Maupassant realista e visionario è scrittore da cinema, una cinquantina almeno di film sono stati tratti dai suoi racconti e romanzi. “Una vita”, il primo dei suoi sei romanzi, ha un solo precedente, Astruc nel 1958, con Maria Schell, Antonella Lualdi e Christian Marquand, e andava svelto, limitando i lutti al rapporto vittima-marito, poi lei guardava l’avvenire col figlio. Alla maniera di Maupassant.

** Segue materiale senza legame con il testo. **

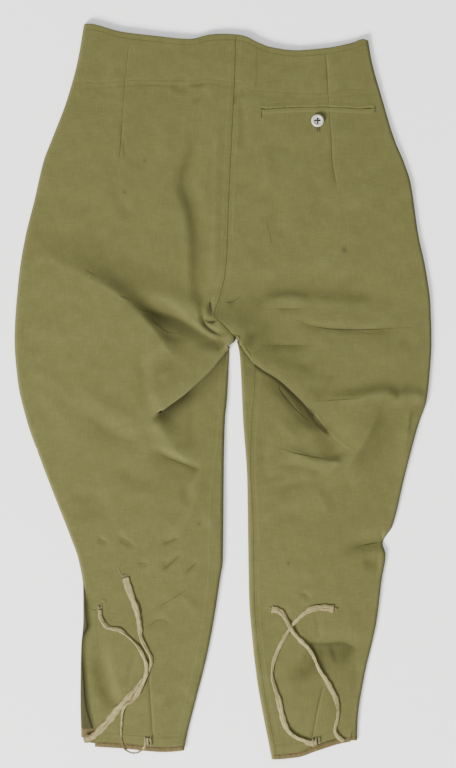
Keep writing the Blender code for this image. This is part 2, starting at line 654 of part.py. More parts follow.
def build_pocket(back, finish):
    """Cut the slit of the hip pocket and lay the backing that shows in it."""
    line = smooth_path(SLIT_LINE, 3)
    half = SLIT_WIDE / 2
    outline = [(x, d - half) for x, d in line] + [(x, d + half) for x, d in line[::-1]]
    deep = 12.0
    points = [(x, d, -deep) for x, d in outline] + [(x, d, 2 * deep) for x, d in outline]
    count = len(outline)
    faces = [tuple(range(count)), tuple(range(2 * count - 1, count - 1, -1))]
    faces += [(i, i + count, (i + 1) % count + count, (i + 1) % count) for i in range(count)]
    cutter = add_object("slit_cutter", world(points), faces, finish)
    cutter.hide_render = True
    cutter.display_type = "WIRE"
    cut = back.modifiers.new("slit", "BOOLEAN")
    cut.operation = "DIFFERENCE"
    cut.solver = "EXACT"
    cut.object = cutter

    first, last = SLIT_LINE[0][0] - BACKING_MARGIN, SLIT_LINE[-1][0] + BACKING_MARGIN
    across = np.linspace(first, last, 13)
    middle = np.interp(across, line[:, 0], line[:, 1])
    rows = []
    for level in BACKING_LEVELS:
        down = middle + level
        height = RIGHT.height(across, down, False) - CLOTH - TAPE_CLEAR
        rows.append(np.stack([across, down, height], axis=1))
    add_sheet("pocket_backing", rows, finish, BACKING_WALL)


HOLE_RADIUS, HOLE_PLACE = 0.85, 1.75
DISH_RADIUS, DISH_DEEP = 4.6, 0.7


def cylinder(name, middle, low, high, radius, sides, finish):
    """A closed upright cylinder, with its middle given as (across, down)."""
    turn = [2 * math.pi * k / sides for k in range(sides)]
    ring = [(middle[0] + radius * math.cos(t), middle[1] - radius * math.sin(t)) for t in turn]
    points = [(x, d, low) for x, d in ring] + [(x, d, high) for x, d in ring]
    faces = [tuple(range(sides - 1, -1, -1)), tuple(range(sides, 2 * sides))]
    faces += [(i, (i + 1) % sides, (i + 1) % sides + sides, i + sides) for i in range(sides)]
    return add_object(name, world(points), faces, finish)


def build_button(finish):
    """The pocket button with its dished middle and four holes."""
    middle = (BUTTON_ACROSS, BUTTON_DOWN)
    ring = [(middle[0] + BUTTON_RADIUS * math.cos(t), middle[1] + BUTTON_RADIUS * math.sin(t))
            for t in np.linspace(0, 2 * math.pi, 12)]
    low = max(float(RIGHT.height(x, d, False)) for x, d in ring) + TAPE_CLEAR
    high = low + BUTTON_THICK
    button = cylinder("pocket_button", middle, low, high, BUTTON_RADIUS, 32, finish)
    bevel = button.modifiers.new("rim", "BEVEL")
    bevel.width = 0.8 * MM
    bevel.segments = 1
    bevel.limit_method = "ANGLE"
    cutters = [cylinder("dish_cutter", middle, high - DISH_DEEP, high + 3, DISH_RADIUS, 20, finish)]
    for k in range(4):
        place = (middle[0] + HOLE_PLACE * (1 if k % 2 else -1), middle[1] + HOLE_PLACE * (1 if k > 1 else -1))
        cutters.append(cylinder("hole_cutter_%d" % k, place, low - 2, high + 2, HOLE_RADIUS, 8, finish))
    for cutter in cutters:
        cutter.hide_render = True
        cutter.display_type = "WIRE"
        cut = button.modifiers.new(cutter.name, "BOOLEAN")
        cut.operation = "DIFFERENCE"
        cut.solver = "EXACT"
        cut.object = cutter


TAPE_LANES = (-1.0, -0.5, 0.0, 0.5, 1.0)
TAPE_FINE = 6


def ground_tree(thing):
    """A finished piece as a tree that rays can meet."""
    return BVHTree.FromObject(thing, bpy.context.evaluated_depsgraph_get())


def ground_height(trees, across, down, start=40.0):
    """Top of whatever lies under a point, in millimetres, or zero past the edge."""
    from_above = Vector(world((across, down, start)))
    best = 0.0
    for tree in trees:
        hit = tree.ray_cast(from_above, Vector((0, 0, -1)))[0]
        if hit is not None:
            best = max(best, hit.z / MM)
    return best


def build_tape(name, route, finish, trees):
    """One calf tape, a flat band lying loose on what is under it."""
    path = smooth_path(route, 1)
    fine = smooth_path(route, TAPE_FINE)
    tangent = np.gradient(fine, axis=0)
    tangent /= np.hypot(tangent[:, 0], tangent[:, 1])[:, None]
    side = np.stack([tangent[:, 1], -tangent[:, 0]], axis=1) * TAPE_WIDE / 2
    tops = [max(ground_height(trees, *(point + lane * s)) for lane in TAPE_LANES)
            for point, s in zip(fine, side)]
    rows = []
    for k, point in enumerate(path):
        near = tops[max(0, (k - 1) * TAPE_FINE):(k + 1) * TAPE_FINE + 1]
        level = max(near) + TAPE_CLEAR
        half = side[k * TAPE_FINE]
        rows.append([(*(point - half), level), (*(point + half), level)])
    return add_sheet(name, rows, finish, TAPE_WALL, upwards=True)


def build():
    """Every piece of the breeches."""
    clear_scene()
    cloth = material("khaki_cotton", (0.235, 0.212, 0.078), 0.9)
    binding = material("brown_binding", (0.25, 0.18, 0.065), 0.85)
    linen = material("cream_tape", (0.60, 0.52, 0.34), 0.9)
    pearl = material("pearl_button", (0.85, 0.84, 0.80), 0.3)

    left_back, left_grid = build_back(LEFT, "back_left", LEFT_VENT_EDGE, cloth)
    right_back, right_grid = build_back(RIGHT, "back_right", RIGHT_VENT_EDGE, cloth)
    build_front(LEFT, "front_left", "hem_binding_front_left", cloth, binding)
    build_front(RIGHT, "front_right", "hem_binding_front_right", cloth, binding)
    left_turn = build_turn(LEFT, "front_left_turn", left_grid, cloth)
    right_turn = build_turn(RIGHT, "front_right_turn", right_grid, cloth)
    left_hem = build_back_binding(LEFT, "hem_binding_back_left", left_grid, left_turn, binding)
    right_hem = build_back_binding(RIGHT, "hem_binding_back_right", right_grid, right_turn, binding)
    left_under = build_underlap(LEFT, "vent_underlap_left", "underlap_binding_left", LEFT_VENT_EDGE,
                                LEFT_UNDERLAP_ROWS, LEFT_UNDERLAP_HEM, cloth, binding)
    right_under = build_underlap(RIGHT, "vent_underlap_right", "underlap_binding_right", RIGHT_VENT_EDGE,
                                 RIGHT_UNDERLAP_ROWS, RIGHT_UNDERLAP_HEM, cloth, binding)
    build_pocket(right_back, cloth)
    build_button(pearl)
    ground = [ground_tree(thing) for thing in (left_back, left_hem, *left_under)]
    lower = build_tape("tape_left_vent", TAPE_LEFT_VENT, linen, ground)
    build_tape("tape_left_seam", TAPE_LEFT_SEAM, linen, ground + [ground_tree(lower)])
    ground = [ground_tree(thing) for thing in (right_back, right_hem, *right_under)]
    lower = build_tape("tape_right_seam", TAPE_RIGHT_SEAM, linen, ground)
    build_tape("tape_right_vent", TAPE_RIGHT_VENT, linen, ground + [ground_tree(lower)])


build()
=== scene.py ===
# %% [markdown]
# # Military breeches, laid flat with the back up
# Riding breeches are cut wide at the thigh and narrow at the calf. These lie empty on a pale surface,
# so the cloth keeps soft hollows where the body was, and it laps over itself where the seat meets the
# legs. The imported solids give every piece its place. This script lays finer cloth over them, sews it,
# and lights it the way a plain studio does.

# %% Load the fixed frame
import math
from collections import namedtuple

import bmesh
import bpy
import numpy as np
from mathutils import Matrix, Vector

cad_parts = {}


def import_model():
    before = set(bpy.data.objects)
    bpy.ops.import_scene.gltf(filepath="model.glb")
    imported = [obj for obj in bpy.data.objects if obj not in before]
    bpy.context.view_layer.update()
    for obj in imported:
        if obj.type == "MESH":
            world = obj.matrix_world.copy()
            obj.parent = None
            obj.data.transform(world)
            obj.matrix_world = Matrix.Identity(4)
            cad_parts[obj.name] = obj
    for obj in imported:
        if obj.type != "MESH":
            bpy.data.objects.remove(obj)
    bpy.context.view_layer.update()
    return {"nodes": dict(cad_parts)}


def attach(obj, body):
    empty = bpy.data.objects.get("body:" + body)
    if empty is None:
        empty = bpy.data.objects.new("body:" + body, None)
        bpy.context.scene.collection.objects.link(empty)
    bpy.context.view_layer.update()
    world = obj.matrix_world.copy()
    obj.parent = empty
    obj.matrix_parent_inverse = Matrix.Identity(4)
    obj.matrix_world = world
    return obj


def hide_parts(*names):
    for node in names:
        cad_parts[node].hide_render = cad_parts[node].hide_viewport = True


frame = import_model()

print("frame:", len(frame["nodes"]), "nodes")

# %% [markdown]
# ## One set of sizes
# Cloth is easier to measure than to sculpt. All tables are in millimetres: "across" from the middle of
# the breeches, plus to the right, and "down" from the waist corner towards the hems. One function turns
# that into the world's metres, with the waist away at +Y and Z up.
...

Maupassant ha solo donne vittime, dacché aveva adottato gli schemi Zola a Meudon, in tutti i romanzi e i racconti – eccetto quelli salaci: borghesi o prostitute, giovani o in età, avvedute o sventate. Di suo era però l’esatto opposto del femminista: era cacciatore, presto sifilitico, che la donna considerava cacciagione come la volpe, su cui non intristiva. Non avrebbe retto a questa sua “Una vita”. Ma il problema non è di Maupassant, è dello spettatore.